### WHAT NEEDS TO BE DONE
Extract all records. Keep each one exact.

### RECORD EXTRACTS
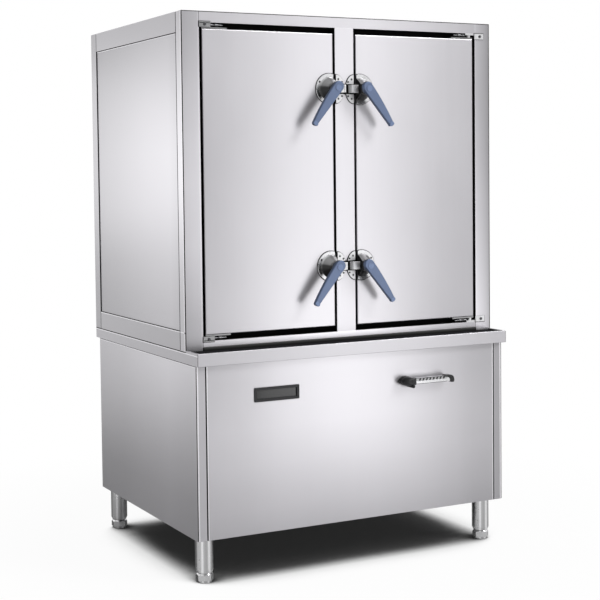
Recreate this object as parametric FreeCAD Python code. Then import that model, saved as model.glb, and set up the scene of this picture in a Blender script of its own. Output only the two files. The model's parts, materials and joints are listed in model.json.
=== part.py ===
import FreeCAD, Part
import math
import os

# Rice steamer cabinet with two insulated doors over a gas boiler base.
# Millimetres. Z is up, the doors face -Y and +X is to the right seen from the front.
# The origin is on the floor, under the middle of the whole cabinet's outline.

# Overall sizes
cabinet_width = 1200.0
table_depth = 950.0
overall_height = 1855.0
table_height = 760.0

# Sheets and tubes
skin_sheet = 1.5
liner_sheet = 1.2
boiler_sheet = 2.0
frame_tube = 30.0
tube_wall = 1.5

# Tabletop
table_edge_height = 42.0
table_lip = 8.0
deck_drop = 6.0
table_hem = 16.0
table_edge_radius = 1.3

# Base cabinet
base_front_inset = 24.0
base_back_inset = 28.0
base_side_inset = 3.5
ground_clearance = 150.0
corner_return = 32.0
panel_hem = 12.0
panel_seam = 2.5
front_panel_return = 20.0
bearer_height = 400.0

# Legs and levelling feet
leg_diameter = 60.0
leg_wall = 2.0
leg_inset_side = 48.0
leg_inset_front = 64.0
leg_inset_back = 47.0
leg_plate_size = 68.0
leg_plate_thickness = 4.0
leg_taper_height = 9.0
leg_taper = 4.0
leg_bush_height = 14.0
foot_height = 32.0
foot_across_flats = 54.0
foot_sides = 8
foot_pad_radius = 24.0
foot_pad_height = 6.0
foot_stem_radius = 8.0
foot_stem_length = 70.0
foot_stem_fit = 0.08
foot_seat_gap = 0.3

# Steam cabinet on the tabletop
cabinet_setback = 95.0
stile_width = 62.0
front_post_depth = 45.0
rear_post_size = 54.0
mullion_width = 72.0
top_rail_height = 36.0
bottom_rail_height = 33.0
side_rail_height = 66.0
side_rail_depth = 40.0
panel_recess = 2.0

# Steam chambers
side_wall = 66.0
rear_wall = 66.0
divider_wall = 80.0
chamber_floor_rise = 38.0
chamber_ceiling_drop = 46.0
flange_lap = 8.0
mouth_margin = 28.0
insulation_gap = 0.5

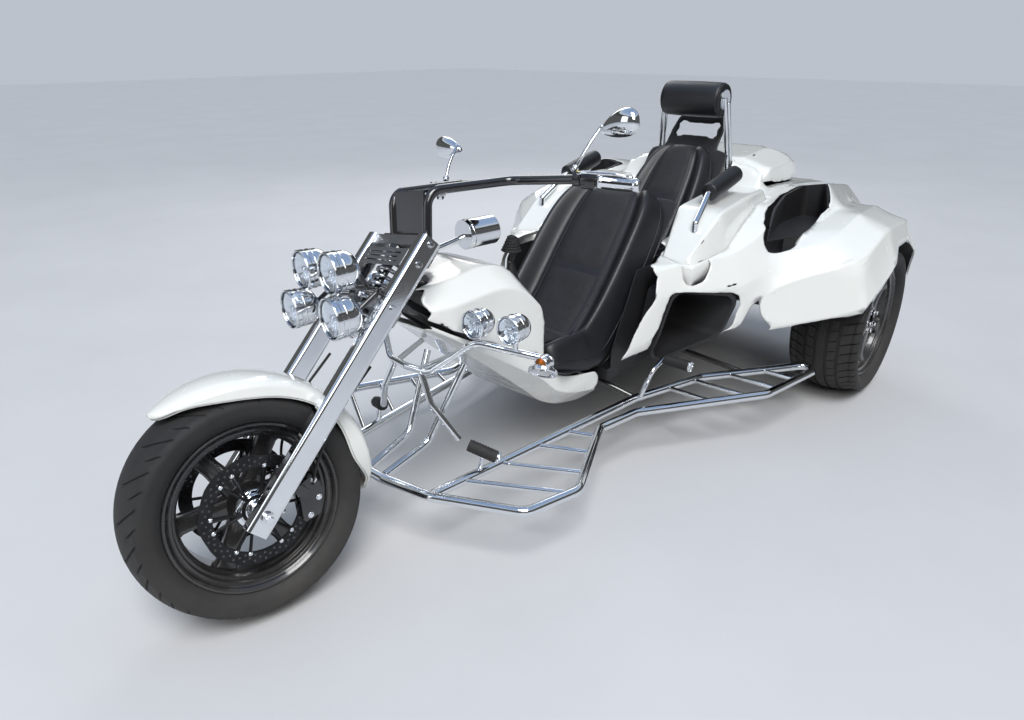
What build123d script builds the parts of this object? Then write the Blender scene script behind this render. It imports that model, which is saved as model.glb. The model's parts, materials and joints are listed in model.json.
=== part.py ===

### CORRECT RESPONSE
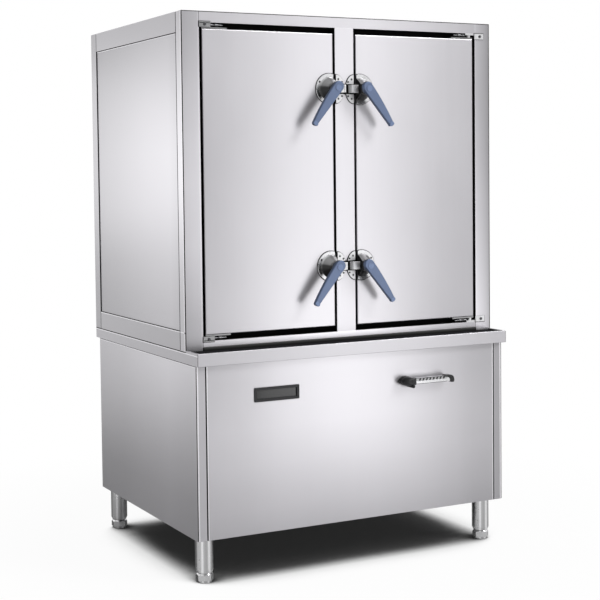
Recreate this object as parametric FreeCAD Python code. Then import that model, saved as model.glb, and set up the scene of this picture in a Blender script of its own. Output only the two files. The model's parts, materials and joints are listed in model.json.
=== part.py ===
import FreeCAD, Part
import math
import os

# Rice steamer cabinet with two insulated doors over a gas boiler base.
# Millimetres. Z is up, the doors face -Y and +X is to the right seen from the front.
# The origin is on the floor, under the middle of the whole cabinet's outline.

# Overall sizes
cabinet_width = 1200.0
table_depth = 950.0
overall_height = 1855.0
table_height = 760.0

# Sheets and tubes
skin_sheet = 1.5
liner_sheet = 1.2
boiler_sheet = 2.0
frame_tube = 30.0
tube_wall = 1.5

# Tabletop
table_edge_height = 42.0
table_lip = 8.0
deck_drop = 6.0
table_hem = 16.0
table_edge_radius = 1.3

# Base cabinet
base_front_inset = 24.0
base_back_inset = 28.0
base_side_inset = 3.5
ground_clearance = 150.0
corner_return = 32.0
panel_hem = 12.0
panel_seam = 2.5
front_panel_return = 20.0
bearer_height = 400.0

# Legs and levelling feet
leg_diameter = 60.0
leg_wall = 2.0
leg_inset_side = 48.0
leg_inset_front = 64.0
leg_inset_back = 47.0
leg_plate_size = 68.0
leg_plate_thickness = 4.0
leg_taper_height = 9.0
leg_taper = 4.0
leg_bush_height = 14.0
foot_height = 32.0
foot_across_flats = 54.0
foot_sides = 8
foot_pad_radius = 24.0
foot_pad_height = 6.0
foot_stem_radius = 8.0
foot_stem_length = 70.0
foot_stem_fit = 0.08
foot_seat_gap = 0.3

# Steam cabinet on the tabletop
cabinet_setback = 95.0
stile_width = 62.0
front_post_depth = 45.0
rear_post_size = 54.0
mullion_width = 72.0
top_rail_height = 36.0
bottom_rail_height = 33.0
side_rail_height = 66.0
side_rail_depth = 40.0
panel_recess = 2.0

# Steam chambers
side_wall = 66.0
rear_wall = 66.0
divider_wall = 80.0
chamber_floor_rise = 38.0
chamber_ceiling_drop = 46.0
flange_lap = 8.0
mouth_margin = 28.0
insulation_gap = 0.5

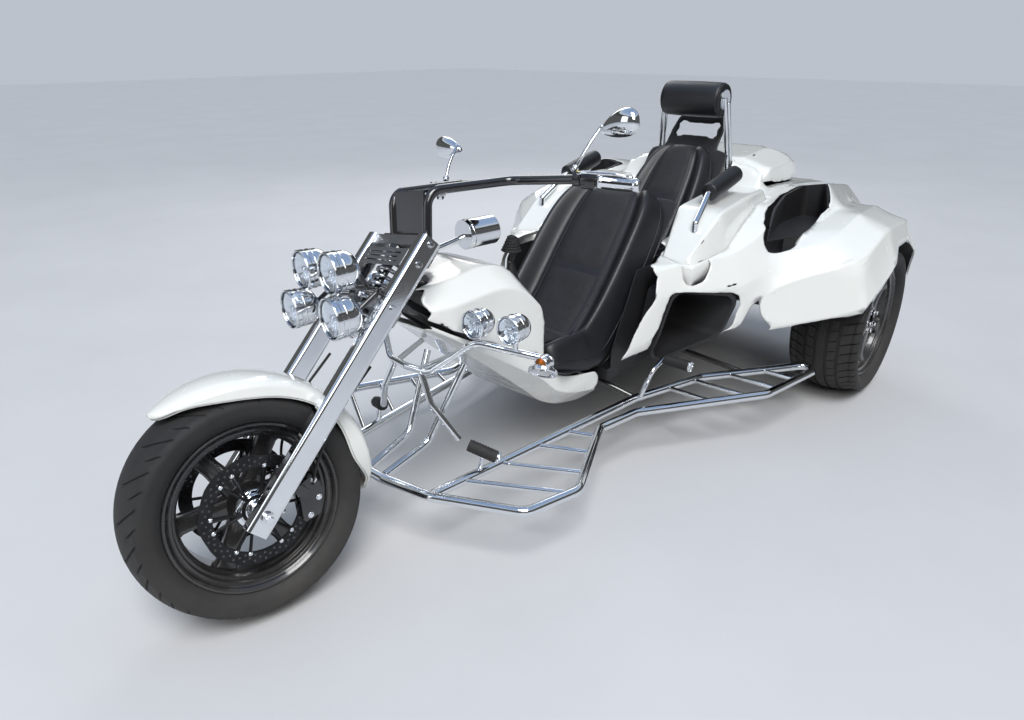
What build123d script builds the parts of this object? Then write the Blender scene script behind this render. It imports that model, which is saved as model.glb. The model's parts, materials and joints are listed in model.json.
=== part.py ===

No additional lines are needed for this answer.